Beekeepers eye population, productivity

EAGLE BEND, Minn. -- Beekeepers are working to overcome another year of significant bee losses from colony collapse disorder, which has killed millions of honey bees in Minnesota and across the country.

EAGLE BEND, Minn. -- Beekeepers are working to overcome another year of significant bee losses from colony collapse disorder, which has killed millions of honey bees in Minnesota and across the country.

The losses, which have cut honey production, have researchers scrambling to understand the problem -- and the potential interactions between pesticides, parasites and disease.

July typically is a busy month for bees, and peak time for honey production in Minnesota.

It's also a busy time for beekeeper Jeff Anderson, who keeps a close eye on his hives -- not just to watch for honey, but also for disease.

A recent trip to the hive is met with disappointment when Anderson, who holds a smoker in one hand to calm the bees, pries the top off a wooden beehive with a small metal bar.


"See, this hive here," he says. "Not nearly a good enough population to make a honey crop this season."

Beekeepers first started to notice their bees were dying five years ago. Anderson says his honey production is about half of what peak production was 10 years ago, when he averaged 480 barrels of honey, each containing 55 gallons. For the last five years, he's averaged about 250 barrels.

Researchers say that, nationwide, honey production rebounded last year after declining four of the previous five years. But honey prices have been high, taking the edge off the financial impact of reduced production.

Anderson, who has 35 years of experience as a beekeeper, is also a member of the National Honey Bee Advisory Board which provides bee industry input to federal regulators and researchers.

As Anderson works his way along stacks of hives, checking the health of the bees inside, he hopes to find a healthy queen bee and lots of workers in each hive.

But his look at four hives recently only was half as satisfying as it should have been. Two lacked queens.

"Our process of trying to keep our colony numbers is not going real well," he says.

Losing hives


Each year, Anderson loses about half of his bee hives. Eggs don't hatch into worker bees, and the hives begin to die. Scientists think the cause might be a combination of pesticides, parasites and disease.

Anderson tries to replace dying hives by dividing the bees in healthy hives to make two hives from one. That means giving up a year of honey production from the healthy hive. The bees spend all their energy rebuilding the population. And in this case the new hive he created is dying.

"The hive we tried to split was not successful. So you shot yourself in the foot on honey production on the original colony trying to keep colony numbers up," he says. "It's kind of playing Russian roulette. But you can't be in the beekeeping business without live colonies of bees."

Right now, Anderson says he's sacrificing honey production to keep enough bee hives alive to pollinate crops. The U.S. Department of Agriculture estimates bee pollination affects about $15 billion worth of crops each year.
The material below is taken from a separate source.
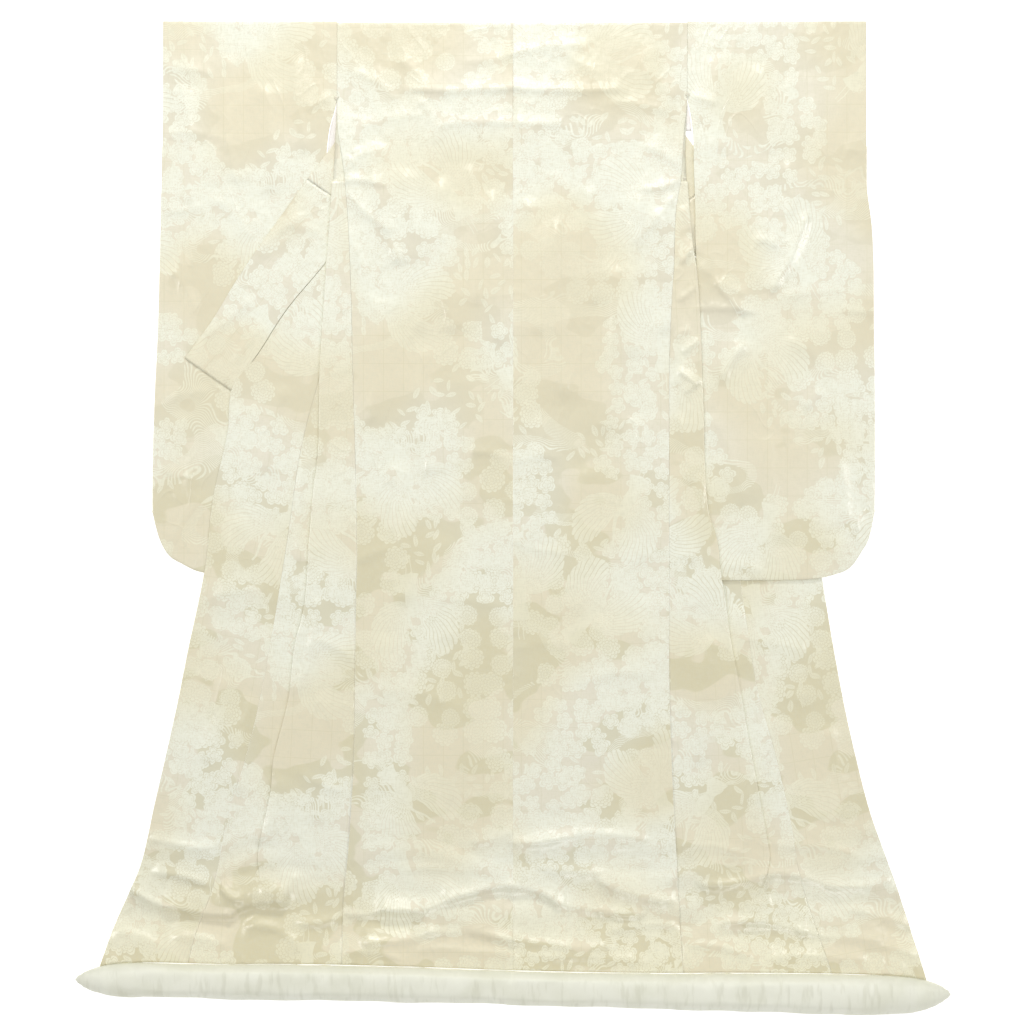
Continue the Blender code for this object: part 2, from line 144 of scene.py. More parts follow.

Each January, Anderson loads up his hives and hauls them to California, where farmers pay to have bees pollinate crops. And those pollination fees have in some cases tripled in the past few years.

"What I'm losing in honey production so far, we're pretty much able to offset it in the price of our paid pollinations out in California in the spring when we're out pollinating almond trees and fruit crops out there," he says.

That extra income means he still makes a small profit, but it also might contribute to the bees declining health.

Anderson says the bees pollinating crops in California are exposed to fungicides using on the crops. He says that kills bacteria the bees need to digest food.


He thinks it's just one more environmental factor weakening the bees' immune systems, making them more susceptible to natural diseases or parasites.

Bee population loss

Researchers have found many reasons bees die. It might be from pests such as varroa mite, or a virus, or starvation. Many researchers think bees are more susceptible to diseases because they are in a weakened condition for some reason.

Researchers have yet to identify the underlying cause of colony collapse disorder. Many beekeepers think expanded use of systemic pesticides is to blame. The chemicals are part of the plant, so bees are exposed every time they eat pollen.

But USDA officials say there's no clear pattern that ties pesticides to colony collapse.

That leaves Anderson frustrated.

"It's kind of like a human aids patient that dies from pneumonia," he says. "What really killed him? Was it the pneumonia or was it the aids? Are we looking at the chicken or are we looking at the egg? A lot of us commercial beekeepers feel like there's a lot of researcher looking at the eggs and we're not looking for the chicken."

USDA officials say scientists with the agency and universities across the country are changing the focus of colony collapse disorder research. Instead of looking for a single cause, they're looking at potential interactions between pesticides, parasites and disease.